= GOAL =
Copy the data word for word, keeping every line.

= ENTRIES SHOWN =
· · · ·

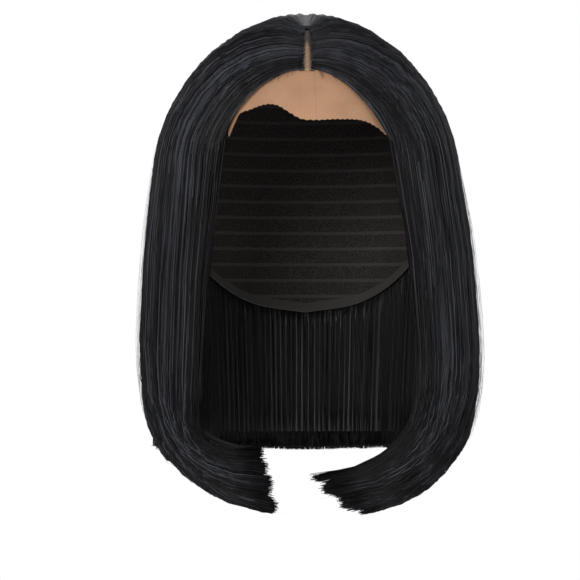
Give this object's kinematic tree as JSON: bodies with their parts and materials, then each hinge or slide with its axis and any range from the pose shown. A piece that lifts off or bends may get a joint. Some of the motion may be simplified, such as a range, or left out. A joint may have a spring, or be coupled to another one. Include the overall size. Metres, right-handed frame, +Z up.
{
  "type": "bob wig",
  "caption": "Straight chin-to-shoulder bob wig with a centre part, a lace front and ends that curl in, held open as worn.",
  "frame": {"origin": "inside top of the cap, where the crown of a head touches it", "axes": "+Z up, -Y the way the face looks, +X the wearer's left"},
  "size_m": [0.193, 0.2013, 0.2796],
  "materials": {
    "hair": "black straight fibre, satin sheen along the strands",
    "under_hair": "black straight fibre in shadow",
    "lace": "fine beige net, matt",
    "cap_net": "dark stretch net, matt"
  },
  "bodies": {
    "root": {"cap": "cap_net", "lace_front": "lace", "part_strip": "lace", "hair_right": "hair", "hair_left": "hair", "hair_back": "hair", "hair_nape": "under_hair"}
  },
  "joints": []
}
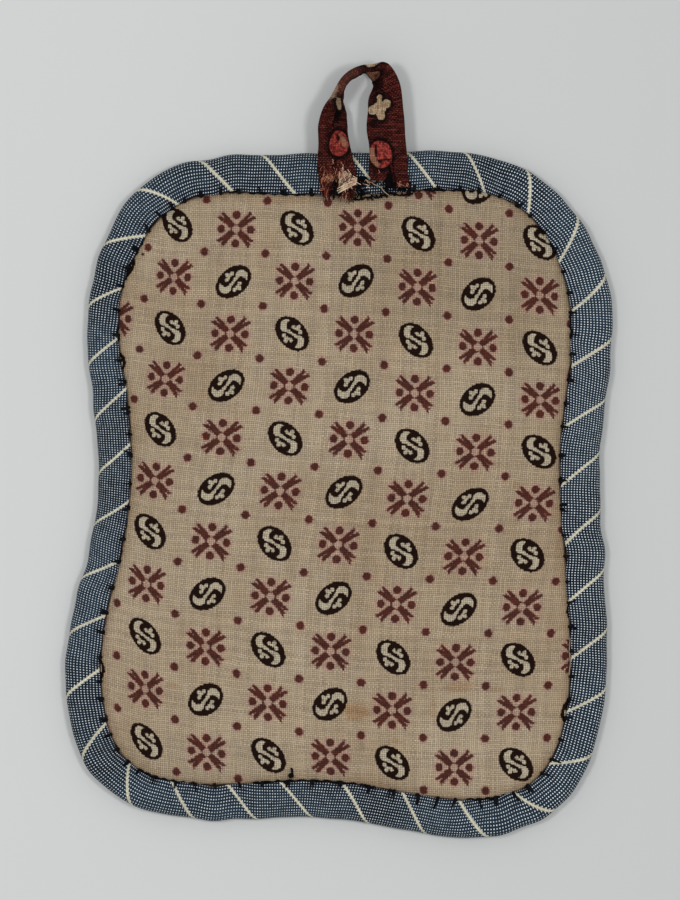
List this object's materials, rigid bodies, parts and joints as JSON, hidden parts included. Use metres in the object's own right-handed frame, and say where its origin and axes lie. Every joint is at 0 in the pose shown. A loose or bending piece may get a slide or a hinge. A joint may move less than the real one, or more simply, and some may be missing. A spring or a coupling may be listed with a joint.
{
  "type": "quilted pot holder",
  "caption": "Flat padded cloth pot holder, waisted outline, printed cotton front, bias binding round the rim and a tape loop at the top.",
  "frame": {"origin": "middle of the whole outline, loop included, on the surface that the back rests on", "axes": "+X to the right, +Y towards the hanging loop, +Z out of the printed front"},
  "size_m": [0.1445, 0.2049, 0.0108],
  "materials": {
    "printed_cotton": "tan plain-weave cotton, small two-colour print, soft with wear",
    "backing_cotton": "unbleached plain-weave cotton",
    "chambray": "blue and white chambray with single ivory stripes, cut on the bias",
    "madder_print": "dark madder brown printed cotton tape",
    "sewing_thread": "black cotton sewing thread"
  },
  "bodies": {
    "root": {"front_panel": "printed_cotton", "pad": "backing_cotton", "binding": "chambray", "loop": "madder_print"}
  },
  "joints": []
}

· · · ·

= EXERCISE ANSWER =
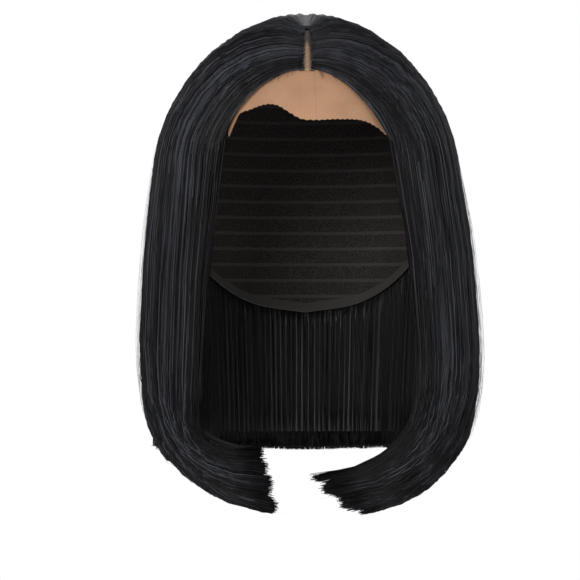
Give this object's kinematic tree as JSON: bodies with their parts and materials, then each hinge or slide with its axis and any range from the pose shown. A piece that lifts off or bends may get a joint. Some of the motion may be simplified, such as a range, or left out. A joint may have a spring, or be coupled to another one. Include the overall size. Metres, right-handed frame, +Z up.
{
  "type": "bob wig",
  "caption": "Straight chin-to-shoulder bob wig with a centre part, a lace front and ends that curl in, held open as worn.",
  "frame": {"origin": "inside top of the cap, where the crown of a head touches it", "axes": "+Z up, -Y the way the face looks, +X the wearer's left"},
  "size_m": [0.193, 0.2013, 0.2796],
  "materials": {
    "hair": "black straight fibre, satin sheen along the strands",
    "under_hair": "black straight fibre in shadow",
    "lace": "fine beige net, matt",
    "cap_net": "dark stretch net, matt"
  },
  "bodies": {
    "root": {"cap": "cap_net", "lace_front": "lace", "part_strip": "lace", "hair_right": "hair", "hair_left": "hair", "hair_back": "hair", "hair_nape": "under_hair"}
  },
  "joints": []
}
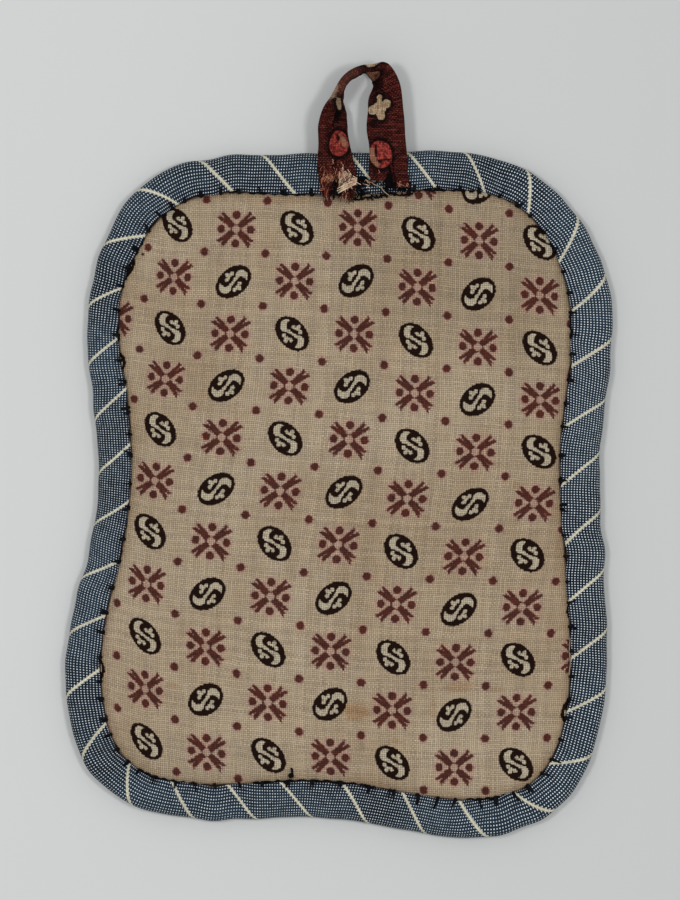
List this object's materials, rigid bodies, parts and joints as JSON, hidden parts included. Use metres in the object's own right-handed frame, and say where its origin and axes lie. Every joint is at 0 in the pose shown. A loose or bending piece may get a slide or a hinge. A joint may move less than the real one, or more simply, and some may be missing. A spring or a coupling may be listed with a joint.
{
  "type": "quilted pot holder",
  "caption": "Flat padded cloth pot holder, waisted outline, printed cotton front, bias binding round the rim and a tape loop at the top.",
  "frame": {"origin": "middle of the whole outline, loop included, on the surface that the back rests on", "axes": "+X to the right, +Y towards the hanging loop, +Z out of the printed front"},
  "size_m": [0.1445, 0.2049, 0.0108],
  "materials": {
    "printed_cotton": "tan plain-weave cotton, small two-colour print, soft with wear",
    "backing_cotton": "unbleached plain-weave cotton",
    "chambray": "blue and white chambray with single ivory stripes, cut on the bias",
    "madder_print": "dark madder brown printed cotton tape",
    "sewing_thread": "black cotton sewing thread"
  },
  "bodies": {
    "root": {"front_panel": "printed_cotton", "pad": "backing_cotton", "binding": "chambray", "loop": "madder_print"}
  },
  "joints": []
}